● Description of the task: For every line in the data below that contains "frame", copy the line.

===== Stored data =====

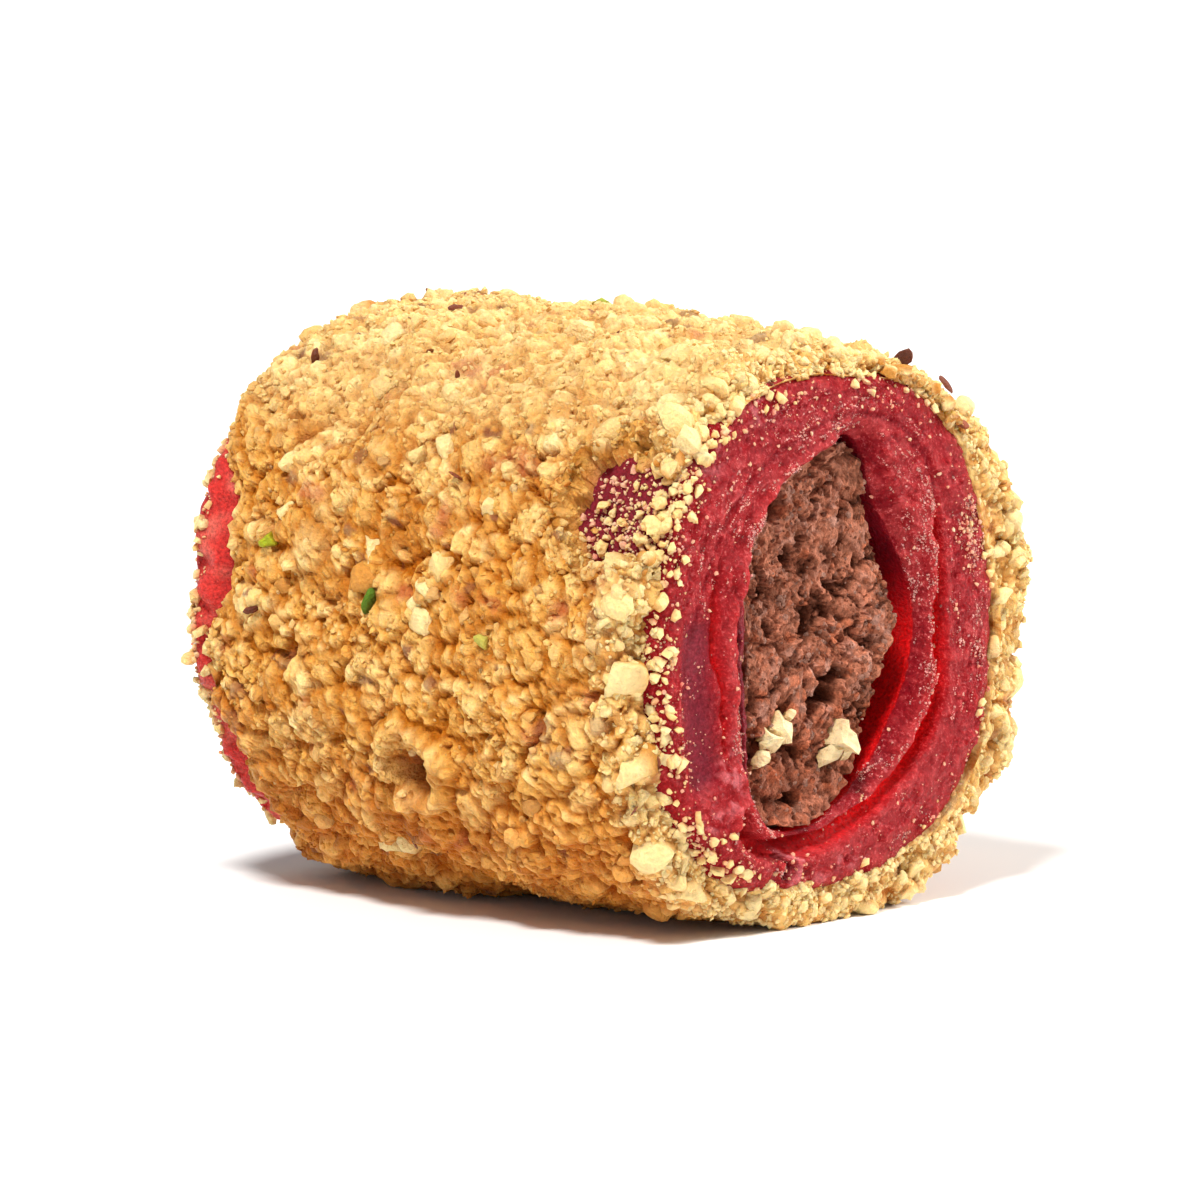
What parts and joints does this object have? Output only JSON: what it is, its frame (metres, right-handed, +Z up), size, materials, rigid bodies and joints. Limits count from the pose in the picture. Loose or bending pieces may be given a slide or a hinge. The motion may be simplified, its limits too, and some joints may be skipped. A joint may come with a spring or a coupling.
{
  "type": "turkish delight roll",
  "caption": "Turkish delight roll: a sheet of red fruit jelly wound round a chocolate fudge core, coated with crushed nuts and cut at both ends.",
  "frame": {"origin": "under the middle of the roll, on the surface it lies on", "axes": "+X along the roll to the cut end that faces the viewer, +Y across it to the side that the top of the fudge core leans to, +Z up"},
  "size_m": [0.0348, 0.0352, 0.033],
  "materials": {
    "nut_coating": "rough crushed nuts in a dry paste",
    "jelly": "moist translucent fruit jelly",
    "fudge": "dry crumbly chocolate fudge"
  },
  "bodies": {
    "root": {"nut_coating": "nut_coating", "jelly_sheet": "jelly", "fudge_core": "fudge"}
  },
  "joints": []
}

=====

● Answer for the task:
What parts and joints does this object have? Output only JSON: what it is, its frame (metres, right-handed, +Z up), size, materials, rigid bodies and joints. Limits count from the pose in the picture. Loose or bending pieces may be given a slide or a hinge. The motion may be simplified, its limits too, and some joints may be skipped. A joint may come with a spring or a coupling.
  "frame": {"origin": "under the middle of the roll, on the surface it lies on", "axes": "+X along the roll to the cut end that faces the viewer, +Y across it to the side that the top of the fudge core leans to, +Z up"},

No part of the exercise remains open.